Dust and bricks have low C/N ratios and energy contents which are only disposed of in landfills. Dust and bricks pose little harm to the environment and can be abandoned in situ. Recycling wastes should be collected at regular intervals and classified when disposed of. In this work, approximately 26% of waste was recycling waste, but the value may be as low as 20% in practice. Notably, some materials are unusable due to impurities, and rag pickers decrease the amount of material that is collected. Plastics, textiles and paper represented 80% of recycling wastes. If these materials cannot be used again, they should be burned or incinerated for heat generation because they are essentially hydrocarbons. The average dry basis calorific values of plastics and paper are 39,350 kcal kg−1 and 15,129 kcal kg−1, respectively (Komilis et al. 2012). Collection, storage and transportation are bottlenecks for hazardous waste treatment systems (Dotoli and Epicoco 2017). Hazardous waste treatment involves a high cost due to its relatively low yield and potential negative environmental effect.

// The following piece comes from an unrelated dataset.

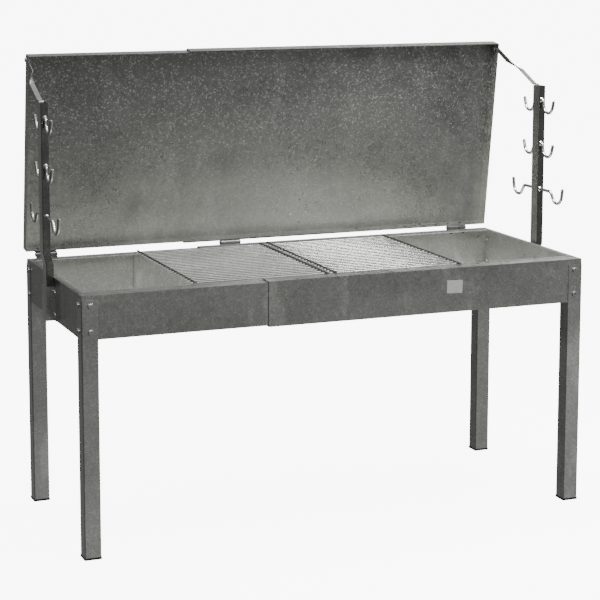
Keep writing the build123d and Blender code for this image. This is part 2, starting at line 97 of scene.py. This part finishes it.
# Plating on wire, bar and fasteners
PLATING_SCALE = 160.0
PLATING_BROAD = 12.0
PLATING_SPECKS = 0.12
PLATING_GLOSS = (-0.06, 0.08)
PLATING_METAL = 0.95


def new_material(name):
    """A material with its nodes cleared, and its shader and output joined."""
    material = bpy.data.materials.new(name)
    material.use_nodes = True
    tree = material.node_tree
    tree.nodes.clear()
    shader = tree.nodes.new("ShaderNodeBsdfPrincipled")
    output = tree.nodes.new("ShaderNodeOutputMaterial")
    tree.links.new(shader.outputs["BSDF"], output.inputs["Surface"])
    return material, tree, shader


def object_coordinates(tree, stretch=(1.0, 1.0, 1.0)):
    """The piece's own coordinates, stretched, so that a pattern stays on it when it moves."""
    coordinates = tree.nodes.new("ShaderNodeTexCoord")
    mapping = tree.nodes.new("ShaderNodeMapping")
    mapping.inputs["Scale"].default_value = stretch
    tree.links.new(coordinates.outputs["Object"], mapping.inputs["Vector"])
    return mapping.outputs["Vector"]


def noise(tree, vector, scale, detail, roughness):
    node = tree.nodes.new("ShaderNodeTexNoise")
    node.inputs["Scale"].default_value = scale
    node.inputs["Detail"].default_value = detail
    node.inputs["Roughness"].default_value = roughness
    tree.links.new(vector, node.inputs["Vector"])
    return node.outputs["Fac"]


def crystals(tree, vector, scale):
    """One random grey for each crystal of the zinc."""
    cells = tree.nodes.new("ShaderNodeTexVoronoi")
    cells.inputs["Scale"].default_value = scale
    tree.links.new(vector, cells.inputs["Vector"])
    grey = tree.nodes.new("ShaderNodeSeparateColor")
    tree.links.new(cells.outputs["Color"], grey.inputs["Color"])
    return grey.outputs["Red"]


def remap(tree, value, low, high, span=(0.0, 1.0)):
    """Stretches a span of a value to run from low to high, and holds it at both ends."""
    start, end = span
    node = tree.nodes.new("ShaderNodeMapRange")
    node.inputs["From Min"].default_value = start
    node.inputs["From Max"].default_value = end
    node.inputs["To Min"].default_value = low
    node.inputs["To Max"].default_value = high
    tree.links.new(value, node.inputs["Value"])
    return node.outputs["Result"]


def calculate(tree, operation, first, second=0.0):
    node = tree.nodes.new("ShaderNodeMath")
    node.operation = operation
    for value, socket in ((first, node.inputs[0]), (second, node.inputs[1])):
        if isinstance(value, float):
            socket.default_value = value
        else:
            tree.links.new(value, socket)
    return node.outputs[0]


def tint(tree, grey, colour):
    """A colour made lighter or darker by a grey value."""
    node = tree.nodes.new("ShaderNodeMix")
    node.data_type = "RGBA"
    node.blend_type = "MULTIPLY"
    node.inputs["Factor"].default_value = 1.0
    node.inputs["A"].default_value = (*colour, 1.0)
    combine = tree.nodes.new("ShaderNodeCombineColor")
    for channel in ("Red", "Green", "Blue"):
        tree.links.new(grey, combine.inputs[channel])
    tree.links.new(combine.outputs["Color"], node.inputs["B"])
    return node.outputs["Result"]


def bump(tree, height, shader, strength, distance):
    node = tree.nodes.new("ShaderNodeBump")
    node.inputs["Strength"].default_value = strength
    node.inputs["Distance"].default_value = distance
    tree.links.new(height, node.inputs["Height"])
    tree.links.new(node.outputs["Normal"], shader.inputs["Normal"])


def split(tree, vector):
    """The X, Y and Z of a vector."""
    node = tree.nodes.new("ShaderNodeSeparateXYZ")
    tree.links.new(vector, node.inputs["Vector"])
    return node.outputs["X"], node.outputs["Y"], node.outputs["Z"]


def dull_side(tree):
    """1 on a pan's walls and floor inside, which weather to a matt grey, and 0 elsewhere."""
    coordinates = tree.nodes.new("ShaderNodeTexCoord")
    place_x, place_y, place_z = split(tree, coordinates.outputs["Object"])
    facing_x, facing_y, facing_z = split(tree, coordinates.outputs["Normal"])
    outward = calculate(
        tree, "ADD",
        calculate(tree, "MULTIPLY", place_x, facing_x),
        calculate(tree, "MULTIPLY", place_y, facing_y),
    )
    inner = calculate(tree, "LESS_THAN", outward, INNER_LIMIT)
    level = calculate(tree, "GREATER_THAN", facing_z, LEVEL_SHARE)
    below_rim = calculate(tree, "LESS_THAN", place_z, PAN_TOP)
    return calculate(tree, "MAXIMUM", inner, calculate(tree, "MULTIPLY", level, below_rim))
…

Systematic waste separation is a critical component of a successful integrated waste management system, and waste needs to be sorted at the source as much as possible to reduce the amount of waste required disposal of. More accessible recycling facilities and the use of colour-coded containers for designated waste types need to be provided and publicized to promote recycling behaviours. Improving the waste fee-levying system and increasing waste collection and disposal fees can recoup costs and raise funds for investments in new facilities. As the main category of MSW, food waste, with a high moisture content and organic fraction, should be managed via compost production. Local conditions differ considerably among Chinese cities, and thus, a one-size-fits-all solution would be ineffective. In southern China, food waste accounted for approximately 50% of MSW; therefore, more compost facilities should be built in there than other areas. In the eastern area, the percentage of recycling waste was higher than that in other areas, therefore, more funds should be invested in recycling industries in there than other areas. In the northwestern area, the LCVwb of MSW was higher than that in other areas; therefore, more incineration facilities should be built.

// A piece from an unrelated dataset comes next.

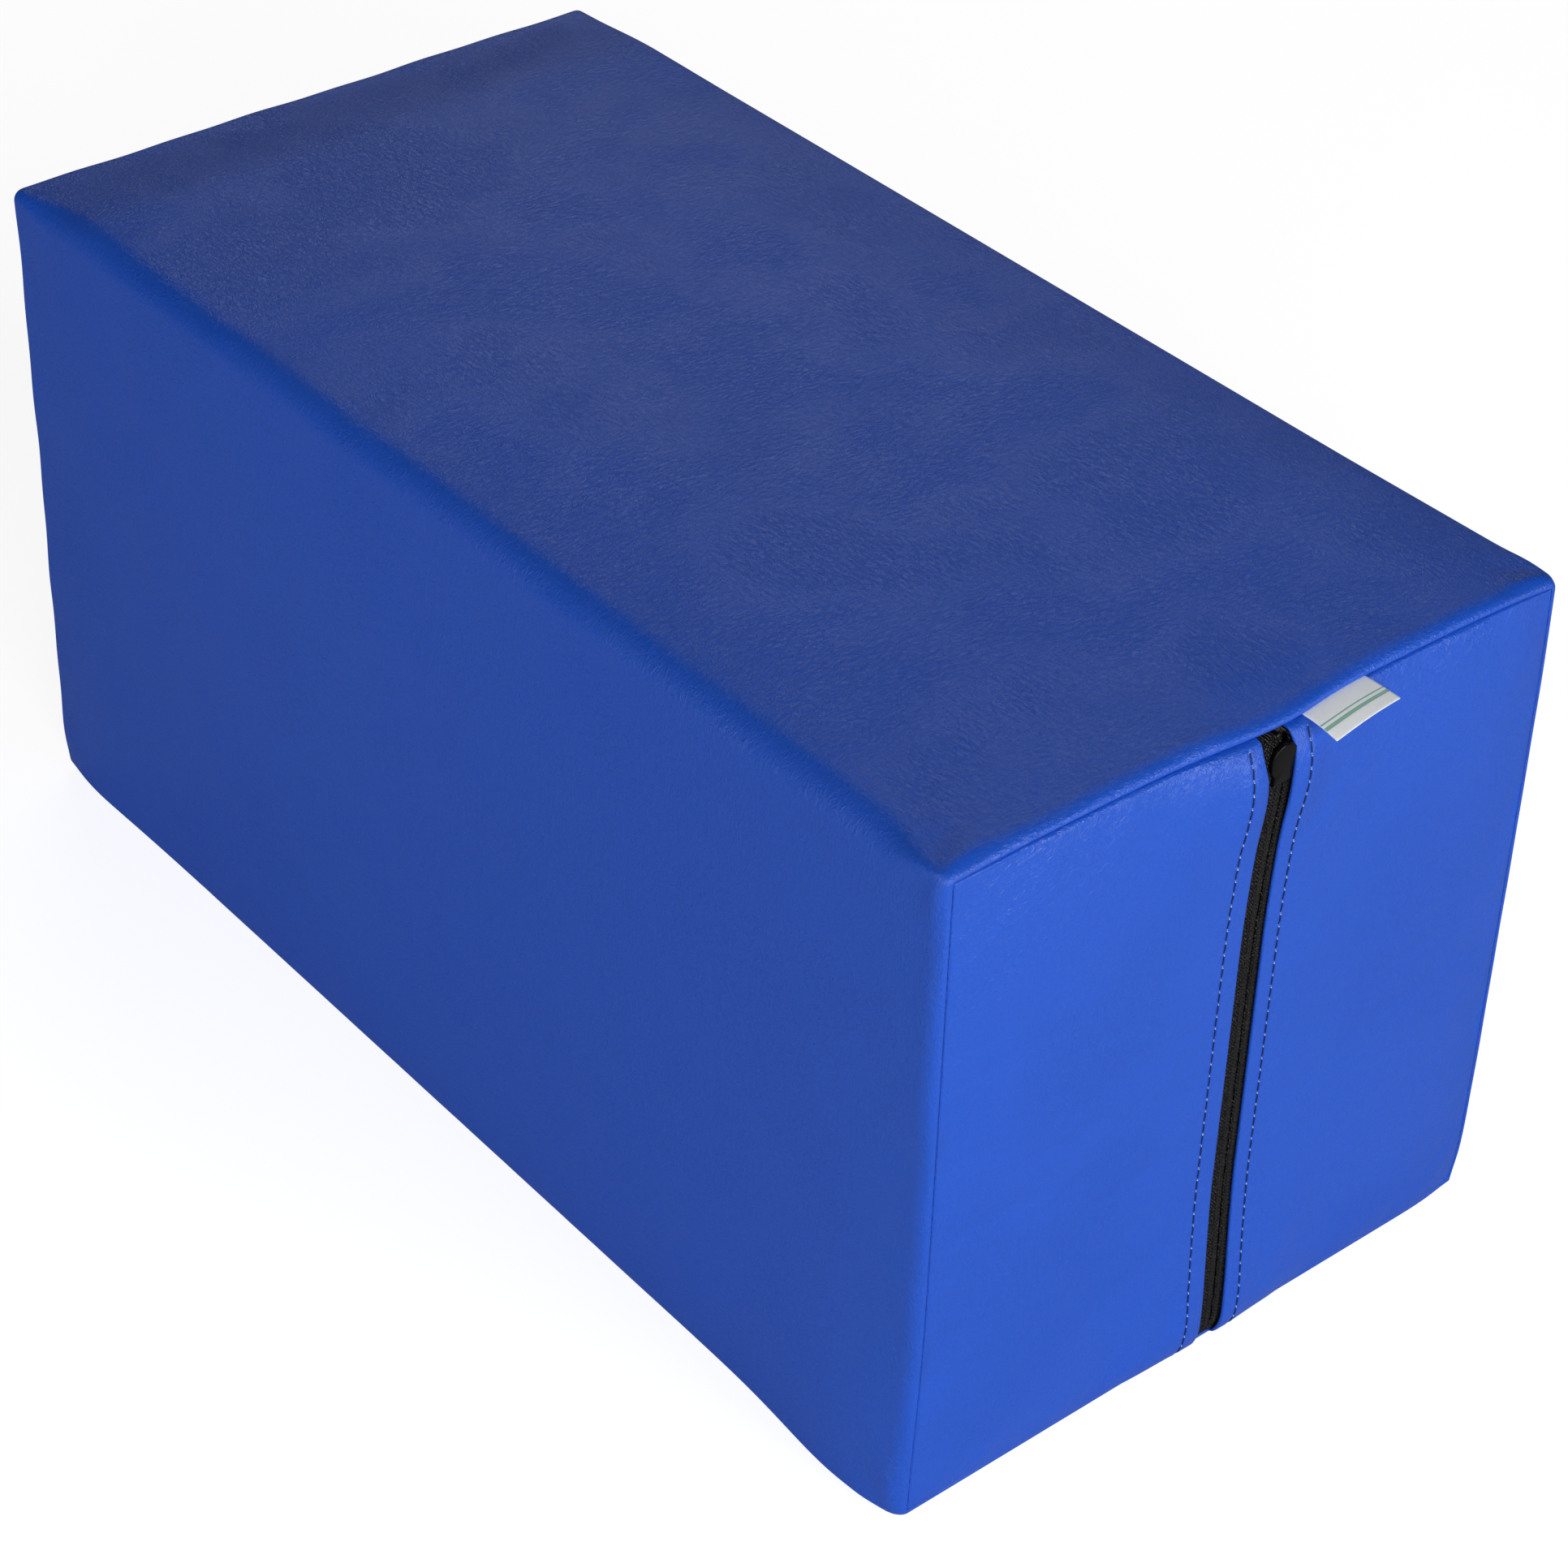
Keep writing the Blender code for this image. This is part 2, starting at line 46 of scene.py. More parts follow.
halfLength = sleeveHigh.y
height = sleeveHigh.z
halfHeight = height / 2

cover = {
    "thickness": 0.0009,
    "lip": 0.0036,          # rolled edge of the sleeve, outside each end seam
    "rollDepth": (0.0056, 0.0030),   # length over which the roll bends round, at the zipped and the far end
    "seamTurn": 0.0006,     # small radius where the sleeve turns into the seam
    "gap": 0.00008,         # between the lip and the panel, at the bottom of the seam ditch
    "edgeRound": {"underLeft": 0.0032, "overLeft": 0.0095, "overRight": 0.0038},   # long edges
    "endRound": 0.0042,     # the same, at the end seams
    "roundFade": 0.032,
    "seamRound": 0.0024,    # the lower edge where the strip closes
    "allowance": 0.0080,
    "sideCrown": 0.0012,
    "puff": 0.0016,         # most that the simulated swelling adds
    "stitchPitch": 0.0048,
}


def smoothStep(t):
    # 3t² - 2t³ between 0 and 1
    t = np.clip(t, 0.0, 1.0)
    return t * t * (3 - 2 * t)


def bell(distance, reach):
    # e to the minus square of distance over reach
    return np.exp(-(distance / reach) ** 2)


def gridFaces(rows, columns, closeColumns=False, keep=None):
    # corner numbers of each cell of a grid, row after row; keep is a mask of the cells to have
    i = np.arange(rows - 1)[:, None]
    j = np.arange(columns if closeColumns else columns - 1)[None, :]
    nextColumn = (j + 1) % columns
    cells = np.stack([i * columns + j, i * columns + nextColumn,
                      (i + 1) * columns + nextColumn, (i + 1) * columns + j], axis=-1)
    return cells[keep] if keep is not None else cells.reshape(-1, 4)


def newPiece(name, points, faces, material=None, uv=None, smooth=True):
    mesh = bpy.data.meshes.new(name)
    points = np.asarray(points, float).reshape(-1, 3)
    mesh.from_pydata(points, [], faces if isinstance(faces, list) else faces.tolist())
    if uv is not None:
        loops = np.zeros(len(mesh.loops), np.int32)
        mesh.loops.foreach_get("vertex_index", loops)
        layer = mesh.uv_layers.new(name="cloth")
        layer.data.foreach_set("uv", np.asarray(uv, np.float32).reshape(-1, 2)[loops].ravel())
    if smooth:
        mesh.shade_smooth()
    mesh.update()
    piece = bpy.data.objects.new(name, mesh)
    if material is not None:
        mesh.materials.append(material)
    bpy.context.scene.collection.objects.link(piece)
    return piece


def flipped(faces):
    return np.asarray(faces)[:, ::-1]


def thicken(piece, thickness):
    solid = piece.modifiers.new("Thickness", "SOLIDIFY")
    solid.thickness = thickness
    solid.offset = -1.0
    solid.use_even_offset = False
    return piece


def resample(values, rows, columns, closed=False):
    # cubic curve through the four nearest grid values, first along rows and then along columns
    def weights(t):
        return (-0.5 * t + t ** 2 - 0.5 * t ** 3, 1 - 2.5 * t ** 2 + 1.5 * t ** 3,
                0.5 * t + 2 * t ** 2 - 1.5 * t ** 3, -0.5 * t ** 2 + 0.5 * t ** 3)

    rowStart = np.floor(rows).astype(int)
    columnStart = np.floor(columns).astype(int)
    total = 0.0
    for i, rowWeight in enumerate(weights(rows - rowStart)):
        row = np.clip(rowStart + i - 1, 0, values.shape[0] - 1)
        for j, columnWeight in enumerate(weights(columns - columnStart)):
            column = columnStart + j - 1
            column = column % values.shape[1] if closed else np.clip(column, 0, values.shape[1] - 1)
            total = total + values[row, column] * rowWeight * columnWeight
    return total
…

The public, companies and government are the important players involved in MSW reduction, sorting and recycling. The government should provide colour-coded plastics for source separation and establish special funds to broadcast and encourage source separation. Sanitation companies should strengthen management to classify transportation and avoid mixed transportation. The members of the public should assist in source reduction and source separation.

8 Conclusions

It is necessary to obtain more accurate data on the characteristics and composition of MSW to successfully manage heterogeneous MSW. The results of the review conducted in this research indicated high variability that was caused by various factors. The generation amount, average density, moisture content and low calorific value of MSW exhibited distinct regional distributions. The compositional components of MSW, especially for the four broad groups, showed similar distributions. The physical characteristics and composition had some complicated connections. These findings provide valuable and important guidance for forecasting the trash density, determining the transport turnover time and developing MSW disposal technology for governments in different areas. It is important to build models considering the relevant characteristics, compositions and targeted measures in the future to implement reduction and recycling strategies.